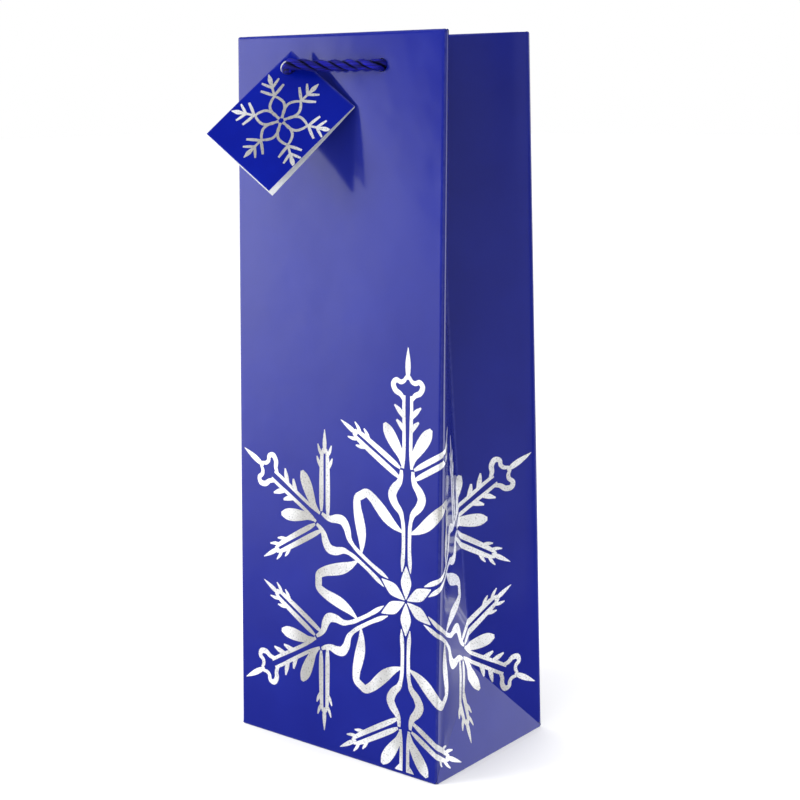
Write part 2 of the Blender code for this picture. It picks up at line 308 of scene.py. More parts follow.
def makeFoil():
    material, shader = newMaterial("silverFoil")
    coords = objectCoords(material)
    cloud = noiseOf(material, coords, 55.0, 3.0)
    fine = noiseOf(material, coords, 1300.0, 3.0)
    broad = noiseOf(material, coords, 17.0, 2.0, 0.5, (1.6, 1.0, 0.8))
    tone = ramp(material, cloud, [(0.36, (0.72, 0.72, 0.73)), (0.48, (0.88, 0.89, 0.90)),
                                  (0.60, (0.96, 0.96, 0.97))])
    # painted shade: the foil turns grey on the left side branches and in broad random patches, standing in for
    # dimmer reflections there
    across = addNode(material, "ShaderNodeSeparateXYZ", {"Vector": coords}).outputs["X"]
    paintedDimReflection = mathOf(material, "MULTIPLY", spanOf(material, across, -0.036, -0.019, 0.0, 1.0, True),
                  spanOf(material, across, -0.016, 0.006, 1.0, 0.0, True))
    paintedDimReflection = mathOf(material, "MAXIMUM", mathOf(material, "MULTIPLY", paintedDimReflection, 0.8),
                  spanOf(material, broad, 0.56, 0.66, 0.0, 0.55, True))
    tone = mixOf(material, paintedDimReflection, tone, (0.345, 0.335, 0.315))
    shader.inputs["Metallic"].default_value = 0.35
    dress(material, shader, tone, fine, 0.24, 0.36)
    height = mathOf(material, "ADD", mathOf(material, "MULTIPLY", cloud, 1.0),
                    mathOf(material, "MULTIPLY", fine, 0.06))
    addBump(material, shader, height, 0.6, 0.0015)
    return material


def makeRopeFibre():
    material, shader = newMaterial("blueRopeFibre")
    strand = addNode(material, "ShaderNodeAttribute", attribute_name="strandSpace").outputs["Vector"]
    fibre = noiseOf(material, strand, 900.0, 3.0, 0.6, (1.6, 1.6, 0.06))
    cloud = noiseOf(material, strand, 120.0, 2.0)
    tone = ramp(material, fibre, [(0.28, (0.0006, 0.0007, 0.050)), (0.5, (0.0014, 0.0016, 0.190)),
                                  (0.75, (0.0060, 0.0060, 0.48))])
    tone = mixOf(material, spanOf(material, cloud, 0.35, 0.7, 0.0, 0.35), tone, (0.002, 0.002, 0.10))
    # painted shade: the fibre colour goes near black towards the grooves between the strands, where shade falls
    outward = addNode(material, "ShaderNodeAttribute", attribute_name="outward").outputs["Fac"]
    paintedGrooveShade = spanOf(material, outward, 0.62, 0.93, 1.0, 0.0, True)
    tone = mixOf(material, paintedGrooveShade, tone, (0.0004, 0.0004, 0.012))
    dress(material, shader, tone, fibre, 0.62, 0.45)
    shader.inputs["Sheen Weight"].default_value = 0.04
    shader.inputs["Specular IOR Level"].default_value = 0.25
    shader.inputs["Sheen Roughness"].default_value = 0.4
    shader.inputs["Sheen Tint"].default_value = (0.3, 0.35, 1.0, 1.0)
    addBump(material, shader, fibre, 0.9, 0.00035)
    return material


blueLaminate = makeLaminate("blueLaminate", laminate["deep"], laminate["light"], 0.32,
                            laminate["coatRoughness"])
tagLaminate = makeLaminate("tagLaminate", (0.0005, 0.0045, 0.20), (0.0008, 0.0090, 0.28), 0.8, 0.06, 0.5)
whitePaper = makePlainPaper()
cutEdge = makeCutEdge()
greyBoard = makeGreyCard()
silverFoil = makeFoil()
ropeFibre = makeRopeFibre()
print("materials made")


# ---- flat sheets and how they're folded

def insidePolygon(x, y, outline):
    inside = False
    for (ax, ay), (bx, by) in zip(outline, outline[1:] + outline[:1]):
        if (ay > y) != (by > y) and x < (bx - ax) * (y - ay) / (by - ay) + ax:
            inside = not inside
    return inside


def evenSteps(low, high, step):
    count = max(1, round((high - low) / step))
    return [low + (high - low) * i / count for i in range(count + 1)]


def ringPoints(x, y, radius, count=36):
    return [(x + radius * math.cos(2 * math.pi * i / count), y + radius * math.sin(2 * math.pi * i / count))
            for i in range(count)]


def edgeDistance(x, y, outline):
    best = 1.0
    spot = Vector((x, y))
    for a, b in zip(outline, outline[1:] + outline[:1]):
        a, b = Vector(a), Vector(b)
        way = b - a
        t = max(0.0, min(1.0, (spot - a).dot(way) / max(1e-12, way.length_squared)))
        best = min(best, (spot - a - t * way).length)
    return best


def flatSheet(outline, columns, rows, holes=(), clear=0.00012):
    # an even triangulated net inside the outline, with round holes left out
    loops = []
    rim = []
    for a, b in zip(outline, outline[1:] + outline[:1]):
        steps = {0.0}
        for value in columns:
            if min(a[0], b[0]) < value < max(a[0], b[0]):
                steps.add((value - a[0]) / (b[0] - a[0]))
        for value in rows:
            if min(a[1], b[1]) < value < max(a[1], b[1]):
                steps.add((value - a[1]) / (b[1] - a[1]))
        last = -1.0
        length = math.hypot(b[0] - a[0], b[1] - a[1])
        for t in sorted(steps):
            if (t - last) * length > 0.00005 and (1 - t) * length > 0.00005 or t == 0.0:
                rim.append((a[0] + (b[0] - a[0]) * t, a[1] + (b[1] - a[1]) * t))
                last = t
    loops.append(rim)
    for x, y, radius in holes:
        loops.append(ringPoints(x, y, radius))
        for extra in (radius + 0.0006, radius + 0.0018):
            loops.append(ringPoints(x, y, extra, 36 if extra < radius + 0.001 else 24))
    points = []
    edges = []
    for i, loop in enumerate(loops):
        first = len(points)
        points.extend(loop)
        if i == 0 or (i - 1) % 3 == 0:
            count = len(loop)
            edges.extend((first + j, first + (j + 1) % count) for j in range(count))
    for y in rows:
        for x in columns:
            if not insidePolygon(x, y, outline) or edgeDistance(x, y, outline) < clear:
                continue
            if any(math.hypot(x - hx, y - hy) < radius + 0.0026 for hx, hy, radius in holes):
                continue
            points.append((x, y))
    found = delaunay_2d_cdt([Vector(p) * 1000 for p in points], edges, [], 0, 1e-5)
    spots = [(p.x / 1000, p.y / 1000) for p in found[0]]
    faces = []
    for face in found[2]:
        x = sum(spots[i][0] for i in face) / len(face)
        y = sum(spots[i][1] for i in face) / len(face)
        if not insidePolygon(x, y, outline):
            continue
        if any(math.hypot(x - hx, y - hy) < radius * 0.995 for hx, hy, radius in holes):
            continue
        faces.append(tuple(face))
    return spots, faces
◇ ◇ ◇
§ What you are asked to do
From the preceding material, extract every line exactly.

§ Answer to the problem
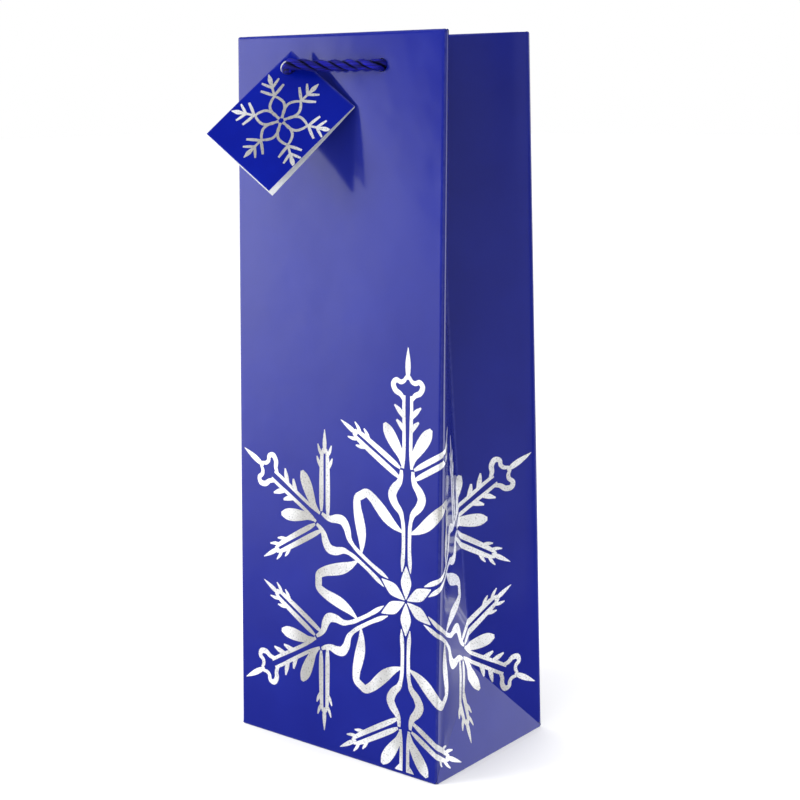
Write part 2 of the Blender code for this picture. It picks up at line 308 of scene.py. More parts follow.
def makeFoil():
    material, shader = newMaterial("silverFoil")
    coords = objectCoords(material)
    cloud = noiseOf(material, coords, 55.0, 3.0)
    fine = noiseOf(material, coords, 1300.0, 3.0)
    broad = noiseOf(material, coords, 17.0, 2.0, 0.5, (1.6, 1.0, 0.8))
    tone = ramp(material, cloud, [(0.36, (0.72, 0.72, 0.73)), (0.48, (0.88, 0.89, 0.90)),
                                  (0.60, (0.96, 0.96, 0.97))])
    # painted shade: the foil turns grey on the left side branches and in broad random patches, standing in for
    # dimmer reflections there
    across = addNode(material, "ShaderNodeSeparateXYZ", {"Vector": coords}).outputs["X"]
    paintedDimReflection = mathOf(material, "MULTIPLY", spanOf(material, across, -0.036, -0.019, 0.0, 1.0, True),
                  spanOf(material, across, -0.016, 0.006, 1.0, 0.0, True))
    paintedDimReflection = mathOf(material, "MAXIMUM", mathOf(material, "MULTIPLY", paintedDimReflection, 0.8),
                  spanOf(material, broad, 0.56, 0.66, 0.0, 0.55, True))
    tone = mixOf(material, paintedDimReflection, tone, (0.345, 0.335, 0.315))
    shader.inputs["Metallic"].default_value = 0.35
    dress(material, shader, tone, fine, 0.24, 0.36)
    height = mathOf(material, "ADD", mathOf(material, "MULTIPLY", cloud, 1.0),
                    mathOf(material, "MULTIPLY", fine, 0.06))
    addBump(material, shader, height, 0.6, 0.0015)
    return material


def makeRopeFibre():
    material, shader = newMaterial("blueRopeFibre")
    strand = addNode(material, "ShaderNodeAttribute", attribute_name="strandSpace").outputs["Vector"]
    fibre = noiseOf(material, strand, 900.0, 3.0, 0.6, (1.6, 1.6, 0.06))
    cloud = noiseOf(material, strand, 120.0, 2.0)
    tone = ramp(material, fibre, [(0.28, (0.0006, 0.0007, 0.050)), (0.5, (0.0014, 0.0016, 0.190)),
                                  (0.75, (0.0060, 0.0060, 0.48))])
    tone = mixOf(material, spanOf(material, cloud, 0.35, 0.7, 0.0, 0.35), tone, (0.002, 0.002, 0.10))
    # painted shade: the fibre colour goes near black towards the grooves between the strands, where shade falls
    outward = addNode(material, "ShaderNodeAttribute", attribute_name="outward").outputs["Fac"]
    paintedGrooveShade = spanOf(material, outward, 0.62, 0.93, 1.0, 0.0, True)
    tone = mixOf(material, paintedGrooveShade, tone, (0.0004, 0.0004, 0.012))
    dress(material, shader, tone, fibre, 0.62, 0.45)
    shader.inputs["Sheen Weight"].default_value = 0.04
    shader.inputs["Specular IOR Level"].default_value = 0.25
    shader.inputs["Sheen Roughness"].default_value = 0.4
    shader.inputs["Sheen Tint"].default_value = (0.3, 0.35, 1.0, 1.0)
    addBump(material, shader, fibre, 0.9, 0.00035)
    return material


blueLaminate = makeLaminate("blueLaminate", laminate["deep"], laminate["light"], 0.32,
                            laminate["coatRoughness"])
tagLaminate = makeLaminate("tagLaminate", (0.0005, 0.0045, 0.20), (0.0008, 0.0090, 0.28), 0.8, 0.06, 0.5)
whitePaper = makePlainPaper()
cutEdge = makeCutEdge()
greyBoard = makeGreyCard()
silverFoil = makeFoil()
ropeFibre = makeRopeFibre()
print("materials made")


# ---- flat sheets and how they're folded

def insidePolygon(x, y, outline):
    inside = False
    for (ax, ay), (bx, by) in zip(outline, outline[1:] + outline[:1]):
        if (ay > y) != (by > y) and x < (bx - ax) * (y - ay) / (by - ay) + ax:
            inside = not inside
    return inside


def evenSteps(low, high, step):
    count = max(1, round((high - low) / step))
    return [low + (high - low) * i / count for i in range(count + 1)]


def ringPoints(x, y, radius, count=36):
    return [(x + radius * math.cos(2 * math.pi * i / count), y + radius * math.sin(2 * math.pi * i / count))
            for i in range(count)]


def edgeDistance(x, y, outline):
    best = 1.0
    spot = Vector((x, y))
    for a, b in zip(outline, outline[1:] + outline[:1]):
        a, b = Vector(a), Vector(b)
        way = b - a
        t = max(0.0, min(1.0, (spot - a).dot(way) / max(1e-12, way.length_squared)))
        best = min(best, (spot - a - t * way).length)
    return best


def flatSheet(outline, columns, rows, holes=(), clear=0.00012):
    # an even triangulated net inside the outline, with round holes left out
    loops = []
    rim = []
    for a, b in zip(outline, outline[1:] + outline[:1]):
        steps = {0.0}
        for value in columns:
            if min(a[0], b[0]) < value < max(a[0], b[0]):
                steps.add((value - a[0]) / (b[0] - a[0]))
        for value in rows:
            if min(a[1], b[1]) < value < max(a[1], b[1]):
                steps.add((value - a[1]) / (b[1] - a[1]))
        last = -1.0
        length = math.hypot(b[0] - a[0], b[1] - a[1])
        for t in sorted(steps):
            if (t - last) * length > 0.00005 and (1 - t) * length > 0.00005 or t == 0.0:
                rim.append((a[0] + (b[0] - a[0]) * t, a[1] + (b[1] - a[1]) * t))
                last = t
    loops.append(rim)
    for x, y, radius in holes:
        loops.append(ringPoints(x, y, radius))
        for extra in (radius + 0.0006, radius + 0.0018):
            loops.append(ringPoints(x, y, extra, 36 if extra < radius + 0.001 else 24))
    points = []
    edges = []
    for i, loop in enumerate(loops):
        first = len(points)
        points.extend(loop)
        if i == 0 or (i - 1) % 3 == 0:
            count = len(loop)
            edges.extend((first + j, first + (j + 1) % count) for j in range(count))
    for y in rows:
        for x in columns:
            if not insidePolygon(x, y, outline) or edgeDistance(x, y, outline) < clear:
                continue
            if any(math.hypot(x - hx, y - hy) < radius + 0.0026 for hx, hy, radius in holes):
                continue
            points.append((x, y))
    found = delaunay_2d_cdt([Vector(p) * 1000 for p in points], edges, [], 0, 1e-5)
    spots = [(p.x / 1000, p.y / 1000) for p in found[0]]
    faces = []
    for face in found[2]:
        x = sum(spots[i][0] for i in face) / len(face)
        y = sum(spots[i][1] for i in face) / len(face)
        if not insidePolygon(x, y, outline):
            continue
        if any(math.hypot(x - hx, y - hy) < radius * 0.995 for hx, hy, radius in holes):
            continue
        faces.append(tuple(face))
    return spots, faces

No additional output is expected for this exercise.